Geride bıraktığı evinden çok, verandada beslediği, sevdiği kedilerini özleyen "abla", İstanbul'a geleli haftada bir buluşup beraberce film izlemeyi gelenek haline getirdiği kuzeniyle buluşur, kararlaştırdıkları gibi 2010 İtalya yapımı, Serseri Mayınlar'ı görürler: Yönetmen Ferzan Özpetek, oyuncular Riccardo Scamarcio, Nicole Grimaudo, Alessandro Preziosi, Lunetta Savino, Ennio Fantastichini... Başlangıcından itibaren giysiler, duvarlar, kanepeler, aksesuarlarla... turkuaz film, eşcinsel olmanın getirdiği trajediyi hazmederek aşıp, işin şakasında karar kılmışa benzeyen yönetmenin -sondaki bolca gözyaşı döktüren cenaze hariç- en eğlenceli filmi "abla"ya kalırsa... Hareketli kameranın neşeli yemek masası etrafında dolandığı -neredeyse- klâsik Ferzan Özpetek sahnesiyle başlayan film, aralara girip sonuna dek eşlik eden, hüzünlü eski bir hikâye ile paralel ilerler.
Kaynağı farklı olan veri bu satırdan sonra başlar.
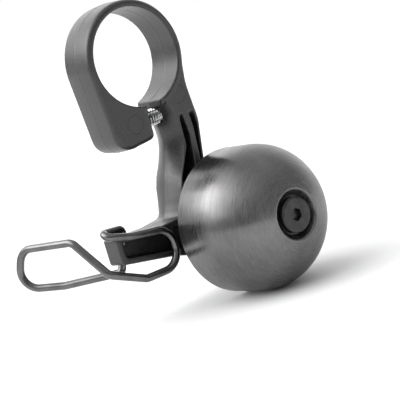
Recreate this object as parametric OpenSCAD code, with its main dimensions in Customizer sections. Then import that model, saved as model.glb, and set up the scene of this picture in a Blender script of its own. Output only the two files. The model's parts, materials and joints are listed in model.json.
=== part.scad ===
// Mini bicycle bell: a one-piece moulded clamp bracket, a brushed metal dome screwed to
// a hub post, and a striker bent from one length of spring wire.
// Millimetres. The origin is the centre of the handlebar bore. +X runs along the bar
// towards the crown of the dome, and +Z is up.

/* [Handlebar clamp] */
// Diameter of the handlebar
bar_d = 22.2; // [21.8:0.1:22.6]
// Thickness of the ring's band
ring_wall = 1.9; // [1.6:0.1:2.2]
// Width of the clamp along the bar
clamp_w = 10.3; // [10:0.1:11]
// Width of the slot that the clamp screw closes
slot_w = 3.9; // [3.2:0.1:4.2]
// Height of the clamp screw below the bore's centre
clamp_screw_drop = 14.3; // [14.1:0.1:14.5]

/* [Bell] */
// Outer radius of the dome at its rim
dome_r = 16.3; // [15.8:0.1:16.8]
// Length of the dome's straight skirt
skirt = 8; // [7.5:0.5:8.5]
// Height of the crown above the skirt
crown = 14; // [13.5:0.5:14]
// Thickness of the dome's metal
dome_wall = 1.4; // [1.2:0.1:1.5]
// Gap between the bracket's front face and the dome's rim
rim_gap = 5.5; // [5.3:0.1:6]
// Sideways distance from the bore to the bell's axis
bell_y = 9.5; // [9.4:0.1:9.6]
// Distance of the bell's axis below the bore
bell_drop = 41.3; // [41.2:0.1:41.4]

/* [Striker] */
// Diameter of the spring wire
wire_d = 1.8; // [1.6:0.1:1.9]
// Lean of the striker's hinge axis away from vertical, in degrees
hinge_lean = 21; // [20:1:22]

/* [Screws] */
// Nominal thread diameter of both screws
thread_d = 4; // [3.8:0.1:4]

/* [Hidden] */
$fn = 96;
over = 1;                                     // how far a cutter runs past what it cuts

bore_r = bar_d / 2;
ring_r = bore_r + ring_wall;
face_x = clamp_w / 2;                         // the bracket's front face; the back is at -face_x
bell_centre = [face_x + rim_gap, bell_y, -bell_drop];

// Leg, and the slot between the leg and the arm
leg_out_y = -11.45;                           // outer face at the foot
leg_in_y = -0.8;                              // face at the slot
leg_foot_z = -19.8;                           // the foot's lowest edge, at its outer face
leg_heel_z = -18.6;                           // the foot at the slot
slot_arm_y = leg_in_y + slot_w;               // the slot's other face

// Lever arm that carries the striker
lever_top_z = -36.3;                          // top of the arm's end
lever_dip_z = -37.3;                          // lowest point of its hollowed top
lever_foot_z = -42.2;                         // underside at the end
lever_end_y = -19.15;
lever_wall = 1.2;                             // over and under the arm's open channel
lever_end_wall = 1.5;
lever_floor_x = 1;                            // floor of the arm's open channel

// Hub post and the dome's seat, measured from the rim plane along the bell's axis
post_r = 4;
dish_r = 5.2;                                 // radius of the dished seat's edge
dish_floor_r = 4.5;
dish_x = 19.2;                                // outer face of the seat
lip_r = dish_r + 0.7;                         // where the crown starts to roll into the dish
dish_h = 1.4;                                 // from the seat up to the dish's edge
seat_washer_h = 1.2;
bell_washer_h = 0.5;
post_end_x = dish_x - dome_wall - seat_washer_h;
insert_r = 2.8;
insert_h = 8;
bell_shank = 13;
bell_hole_h = 4;                              // hole past the sleeve for the screw's tip
post_root = 2;                                // how far the post reaches into the bracket
fin_r = 7;                                    // reach of the post's fins at their foot
fin_wall = 1.2;
fin_tip_x = 1.5;                              // where the fins fade into the post

// Screws and nut
shank_r = thread_d / 2 - 0.05;
thread_hole_r = thread_d / 2;
clear_hole_r = thread_d / 2 + 0.15;
bell_head_r = 3.95;
bell_head_h = 1.45;
clamp_head_r = 3.3;
clamp_head_h = 2.2;
clamp_seat_y = 9.1;                           // where the clamp screw's head bears
head_play = 0.05;                             // under that head, so that the screw turns freely
clamp_tip_y = -9.4;
clamp_hole_y = [-10, 14];                     // from past the screw's tip to outside the arm
seat_play = 0.2;                              // round the clamp screw's head
head_chamfer = 0.4;
bell_socket_floor = 0.3;                      // metal left under the bell screw's socket
clamp_socket_h = 1.4;
nut_y = [-8, -4.8];
nut_flats = 7;
nut_play = 0.1;                               // round the nut in its slot
socket_flats = 2.5;                           // hexagon key that fits both screws

// Striker wire
wire_r = wire_d / 2;
pin_r = wire_r - 0.05;                        // the two ends that turn in the lever arm
pin_hole_r = wire_r;
pin_hole_h = 14;                              // the two holes are drilled in one line
bend_step = 15;                               // degrees between the rings of a bend
wire_sides = 12;
// Middle of the hinge axis, from the bell's centre
hinge_mid = [-8, -26.2, 2.15];

function hinge_point(z) = [hinge_mid[0], hinge_mid[1] + (z - hinge_mid[2]) * tan(hinge_lean), z];

// Corners of the wire's route from the bell's centre, each with its bend radius
wire_route = [
    [hinge_point(4.2), 0],                    // just above the upper pin
    [hinge_point(6.4), 1.2],
    [[-4.2, -37.4, 8.05], 1.3],               // tight turn past the arm's end
    [[-3.9, -25.9, 4.8], 3],
    [[-3.9, -15.4, 3.3], 4.2],
    [[-3.9, -15.2, -5.4], 4.2],               // the side that strikes the rim
    [[-3.9, -24.9, -5.2], 2],
    [[-3.9, -33.9, -1.2], 2],
    [[-10.8, -36.4, 7.3], 2.5],               // finger loop
    [[-26.2, -40.4, 7.4], 4.2],
    [[-28.6, -42.3, -1.3], 4],
    [[-19.8, -36.0, -2.7], 5],
    [hinge_point(-2.6), 1.2],
    [hinge_point(-0.4), 0],                   // just below the lower pin
];

function unit(v) = v / norm(v);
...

İlk akşam yemeğinde, ikisi de eşcinsel olup birbirlerinden habersiz iki kardeşten büyük olanı, küçüğün, özgürlüğünü kazanma niyetiyle yapacağı ifşaatı kendine maleder. Öykü, şirket ortağı öfkeli genç güzel kadın, hemen her gece eve giren
"hırsız"ın gönlünü yaptığı alkolik hala, görünüşü kurtarmak üzere, kasaba meydanında kahkahalar atarak dolaşıp "biliyorlar, biliyorlar!" deyip ağlayan, bebeklik fotoğraflarına baktığı oğlunun eşcinselliğini hazmedemeyen baba, "...bir dönüşü, tedavisi var mı?" diyerek çözüm arayan anne, bilge büyükanne, ilginç hizmetçiler, küçük oğlanın, eşcinselliklerini gizlemeye çalışan arkadaşları, dedikoduya bayılan kent halkı... arasında nereye çıkacağı bilinmez şekilde hızla gelişir, cenazeyle, eski bir düğünü gerçeküstü bir biçimde harmanlayan son sahnelere eşlik eden güzel Sezen Aksu şarkısıyla sonuçlanır.

2009 ABD yapımı
Suretler: Yönetmen Jonathan Mostow, kitap Brett Weldele, Robert Venditti, oyuncular Bruce Willis, Radha Mitchell, Ving Rhames, Rosamund Pike, James Cromwell... Çok geniş, yaratıcı bir zekânın ürünü bilimkurgu öyküsünde, ekonominin tartışılmaz dinamiği güvenlik kaygısı ile evlere kapanmış, uzandıkları yerden, bağlı oldukları -elbette kusursuz güzellik ve gençlikte, hatta diledikleri cinsiyette üretilmiş- suretleri aracılığıyla hayatlarını sürdüren insanlardan bir kaçı, çok güvenli görünen sistemin tersine çalışan özel bir silâhla işlenen cinayetlerin kurbanı olurlar.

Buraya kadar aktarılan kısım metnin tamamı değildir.